Тягачи-фургоны с солдатами убыли из Рабочего Городка в первые дни далекой канонады, медленно нарастающей, приближающейся к городу с восходной стороны. На улицах и в проулках, в широких дворах зияли опустевшие ямы укрытий с масляными потеками на дне. Ночами артобстрел затихал, прекращались взрывы, город замирал в ожидании новых тревог и потрясений.
Личиха, давно переселившаяся к себе, опять неожиданно пришла среди ночи к Савельевым. Достучалась, вызвала Ксению за порог.
— Погляди, что деется!..
За Сергиевской горкой, за темной купой старых лип, как болезненные вздохи, беззвучно вспыхивали низкие зарницы.

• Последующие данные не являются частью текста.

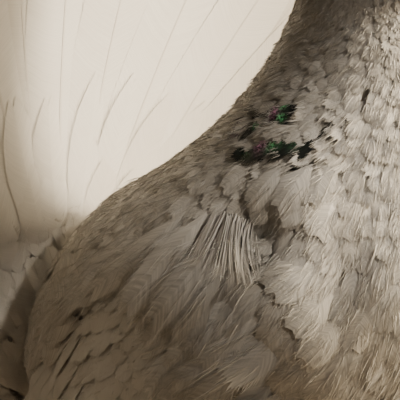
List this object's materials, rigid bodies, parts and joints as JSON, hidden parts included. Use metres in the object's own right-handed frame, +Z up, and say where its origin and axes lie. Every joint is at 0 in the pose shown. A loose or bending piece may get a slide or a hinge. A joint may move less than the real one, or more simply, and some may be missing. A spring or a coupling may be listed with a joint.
{
  "type": "indian fantail pigeon model",
  "caption": "Still life-size white fantail pigeon, standing with its tail fan raised, wings carried low, peaked crest and feathered feet.",
  "frame": {"origin": "middle of the model's outer box in X and Y, on the floor that the bird stands on", "axes": "+Z up, the bird faces -Y, its left side is +X"},
  "size_m": [0.3362, 0.21, 0.2845],
  "materials": {
    "plumage": "white feathers, matt, a few of them black with a green and purple shine",
    "bill": "flesh-coloured horn",
    "cere": "white powdery skin",
    "foot_skin": "red scaled skin",
    "claw_horn": "pale horn",
    "eye": "wet dark brown"
  },
  "bodies": {
    "root": {"head": "plumage", "neck": "plumage", "torso": "plumage", "wing_left": "plumage", "wing_right": "plumage", "tail": "plumage", "thigh_left": "plumage", "thigh_right": "plumage", "bill_upper": "bill", "bill_lower": "bill", "cere": "cere", "eye_left": "eye", "eye_right": "eye", "foot_left": "foot_skin", "foot_right": "foot_skin", "claw_inner_left": "claw_horn", "claw_middle_left": "claw_horn", "claw_outer_left": "claw_horn", "claw_hind_left": "claw_horn", "claw_inner_right": "claw_horn", "claw_middle_right": "claw_horn", "claw_outer_right": "claw_horn", "claw_hind_right": "claw_horn"}
  },
  "joints": []
}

— Слышишь? — Личиха отвела с виска платок, повернулась ухом к частым сполохам. — Стрельба какая!..
— Наши…
— Видно, да…
Под скатом сарайной крыши еле различалась Рыжоха, прижимавшая к животу узел.
— Валь, ты? — спросила Ксения, присматриваясь.
— Я.
— А чего прячешься?
— Я не прячусь…
— Боюсь я, — сказала Личиха, поворачиваясь к дочери, — начнут бомбить, завалят нас в хате, и никто узнать не узнает. Пусти к себе в подпол, Ксюша? Поместимся, чай?..
— Да мне что, иди, если хочешь. — Ксения поглядела на затягиваемое тучами небо. — Может, сегодня пронесет… Мы-то все дома пока, в комнатах.
Личиха принесла с собой хлеба, две головки чеснока. По этому случаю подняли ребят, и вскоре кухня, где сгрудились все вокруг стола, наполнилась ядреным духом, исходившим от натертых чесноком корок.
Ксеньины ребята лизали остатки своих истертых долек, отщипывали языком крошки от ломтей — все растягивали радость. Липучая острота жгла губы легким отрадным огоньком.